I thought I’d use this blog post as an opportunity to go into a little bit more depth about my thoughts on our discussion on Thursday. As I remember it, the room was split on their opinion of China Galland’s attempted sympathy for the slaves and what they had to go through. Some people believed that her trying to imagine the horrors and torture that the captives had to go through was unreasonable and insensitive as well as overbearing and needless. Others respected her for her attempt at trying to get into the minds of slaves and really see what they had to go through. Additional conversation topics that were debated was whether or not it was right for her to attempt to force her way into their community and base her fitting in on her ability to sympathize with that community’s ancestors.

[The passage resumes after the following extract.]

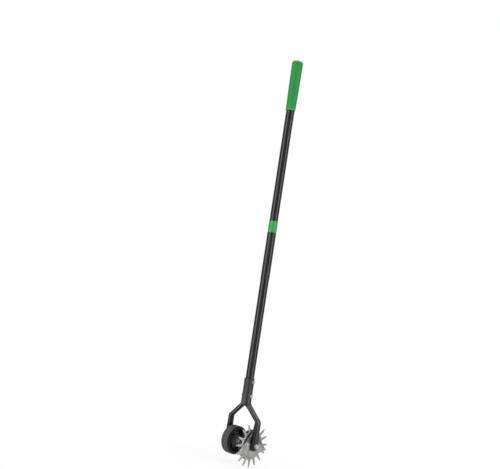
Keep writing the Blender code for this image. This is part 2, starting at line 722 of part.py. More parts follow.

My opinion on this is much more in favor of the author than most of the class seemed. I thought that her attempting to empathize with the captives was atleast sincere, if the actual extent to which she went about it was a bit misguided. One of the problems she seemed to be running into was the fact that she was not African American, creating a certain unease about her and the way in which she attempted to interact with the community. I do not fault her for attempting this, I certainly don’t think there was any other way she could have really gotten as in depth as she wanted to be. It is not an easy thing to study by any stretch, and the fact that it is such a oddly viewed topic certainly does not help her cause. We simply don’t know how to put the events of the nineteenth century in perspective, and as such, I think that Ms. Galland’s research project is a noble one. It is something that hasn’t oft been attempted and thus we don’t really know how to look at it.

Categories: Uncategorized
  1. January 31, 2011 at 10:06 pm

    I fully agree with you that I think Galland’s project is noble, and I don’t think she’s an awful or insensitive person for attempting to empathize with others — my main problem with her treatment of this issue is simply that in her writing she doesn’t reflect beyond providing a retelling of her attempted empathy, she retells the situation as if she were still standing there before the statues and memorials — why doesn’t she seem to also recognize the problematic nature of these assumptions on her part? This critique is not to say that what she’s attempting to do is inherently wrong but simply that I expected a bit more self-awareness from an award-winning author and M.A.